For me, my journey in this philosophy has changed my understanding many times as how I see Satan – in the beginning of my journey I was worshipping a cosmic power that was external but whose fire I felt inside me. During the years the fire was growing and I suddenly had my moment of enlightenment when I was consumed by this fire, and noticed that the external fire was now an internal one and one with me. The journey to catch this fire was my Promethean climb, and the fire inside me was something people call the Tree of Knowledge.
As far as I understand it, you can’t make black metal if you are not Satanic because for me this genre is the most philosophical or religious music there ever has been. If you are not one with the power and don’t know Him you sing about, how can it be real?
IMV: I somehow didn’t realize this, but you’ve worked with Werwolf on several of your more recent releases: he produced The Luciferian Crown, as well as The Apocalyptic Triumphator and 2011’s Heavenly Vulva (Christ’s Last Rites) EP. What’s he like as a producer? How did that working relationship come about?
RB: I think it started firstly because he likes our music, and secondly the recording guy – Teemu Welin – had worked with him and he suggested that we should use his services. These gents came together to record Heavenly Vulva, and we had good recording sessions and his ideas were interesting – some we did incorporate and some didn’t – but I liked that somebody from outside whose judgement I trust was there to give us opinions and ideas. We have now probably recorded with the same team four times and I don’t see a reason to change that because things flow well when everybody knows the system, as I really don’t enjoy the recording sessions too much.
IMV: Since the subject kind of fascinates me, is Archgoat the sort of band that’s really picky about their gear? What do your studio rigs look like? How close are they to your live setups?
RB: We haven’t recorded at a studio since 1994. After that all our recordings have happened at our rehearsal place, so there is no studio rig for me. I have been recording the albums with the same equipment I have used on stage if I have had the possibility to bring my amp head along. For the guitar sound, I have used the same Zoom multi effect pedal since 1993’s Angelcuntrecordings. I recorded The Luciferian Crown using a Gibson Flying V (with ’57 Classic and BurstBucker 3 humbuckers) and Marshall JVM 410H amp head. I really wanted to bring the warm and heavy sound from these two traditional brands because it just suits our down-tuned, heavy sound.
IMV: Archgoat has some of the most distinctive artwork in all of metal – I don’t even need to see the band’s distinctive logo to know when I’m looking at an Archgoat album cover. You’ve been working with French artist Thorncross since as far back as 1993’s Angelcunt (Tales of Desecration) EP. How did you first hook up with him? How closely do you work with him on the concepts for your cover art at this point? Do you give him lyrics or anything, or do you trust that he just knows what you want?
RB: Our co-operation with Chris started when we back in old days saw his Goatlord cover.
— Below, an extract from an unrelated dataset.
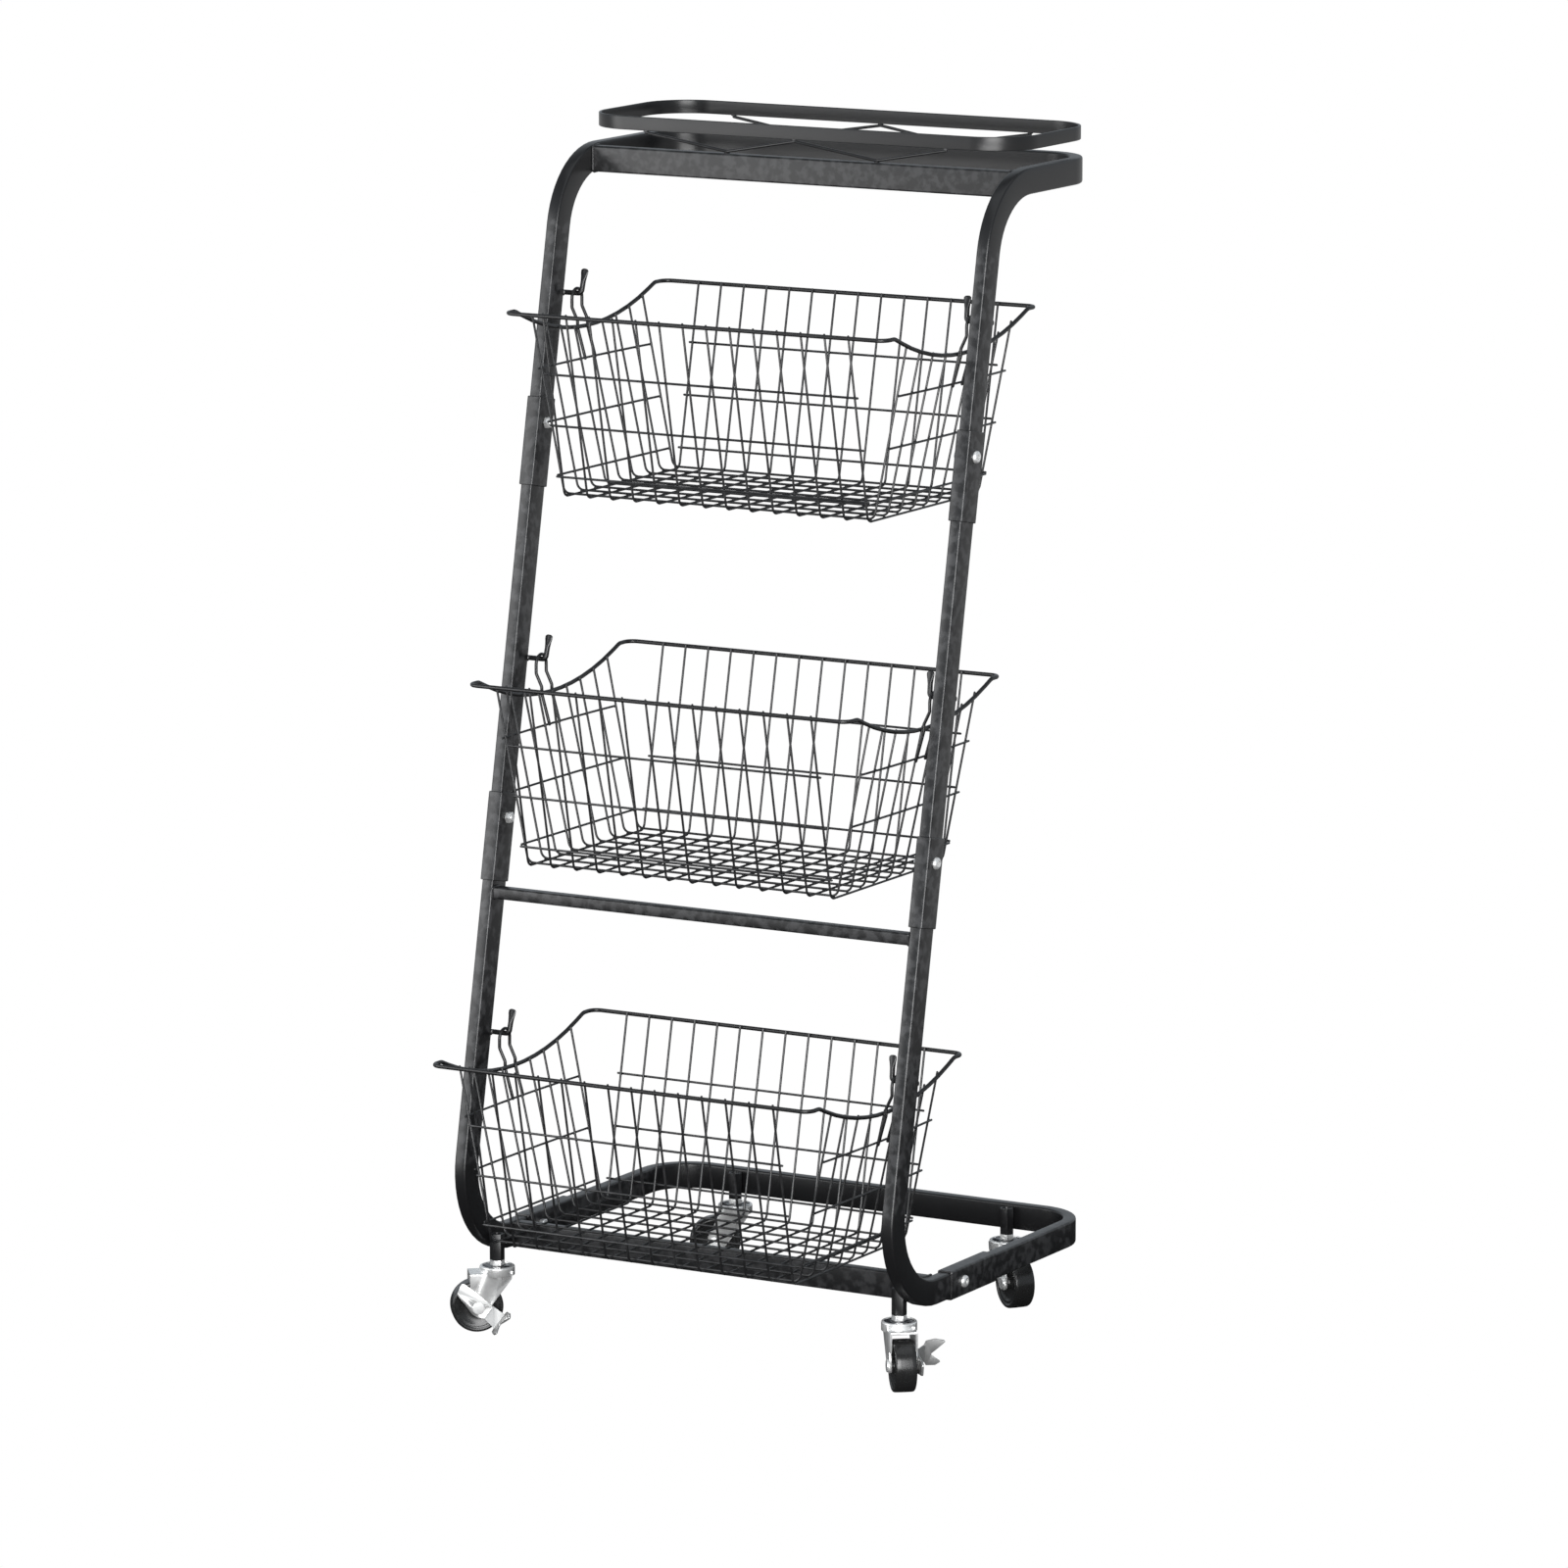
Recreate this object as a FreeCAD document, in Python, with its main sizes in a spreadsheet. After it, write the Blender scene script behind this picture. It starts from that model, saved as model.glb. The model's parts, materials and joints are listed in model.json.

It was so different from the other artists’ work and we really felt that he would be perfect for us, so we just mailed him and that’s how things started. The first time we worked together in 1993 we sent him a detailed listing of the items we need to be on the cover. Due to a tight release schedule and as there was no Internet we had to trust him and have the MLP printed without seeing the cover. It turned out to be perfect except one thing – we as Finns thought that naturally the angel was a female, and Chris as French thought it had to be a male. So it turned out to be an album cover where the wrong hole was drilled. Funny and educational story.
But seriously, since 2004 I have been sending him very detailed sketches to work with, and he sends me different draft phase versions for review and that’s how we work. I think that is something that makes our covers really ours because the concept comes from us – but Chris being the great artist he is always comes up with great ideas about what would work, and he understands what Archgoat covers needs to have. This is something I really value. He has once drawn an art for us without any sketch or anything and that is the Whore of Bethlehem-era Crusader. For that I mailed him the lyrics and asked him to create an artistic form of what this album was all about.
IMV: It’s been about a year and a half since you last toured the States, closer to two and a half years since you did an extended run of North American dates. I don’t know if you keep up with these sorts of things, but I think it’s safe to say that things are a bit different in the US the last time you were here: tightened visa restrictions and threats of violence from groups on both ends of the political spectrum seem to be making it unnecessarily difficult for some bands to tour over here. I’m curious if you have any thoughts on the subject. Does Archgoat intend to come back over to tour behind The Luciferian Crown, or does it seem like it might be more of a headache than it’s worth?
RB: What good comes out when politics get into music? For me, black metal is philosophical and Satanic music. It is not about politics, which is for controlling the masses. And bringing politics into this genre from inside (NSBM) or outside (Antifa) is just big nonsense in my opinion. I see these Antifa things as totally mindless and idiotic acts of vandalism, and actually representing something they loud-mouthy oppose as something the right wing does. These people are targeting bands arbitrarily and based on opinions, not on real facts. I don’t have respect for the kind of people who anonymously threaten venues if certain bands play there and don’t openly drive their agenda. It is cowardice, I would add. We are already starting the planning for 2019 and we will tour during that year, so let us see where we land. Of course we won’t let these moronic anarchists affect our works.
IMV: Thanks again for being willing to answer a few questions. I like to leave the final word to the artists – anything else you want to add?
RB: Thank you for the interesting interview. As we are the spokesmen of Lucifer, we will start touring to amplify the words of the Devil like any good preacher would do. See you on the road!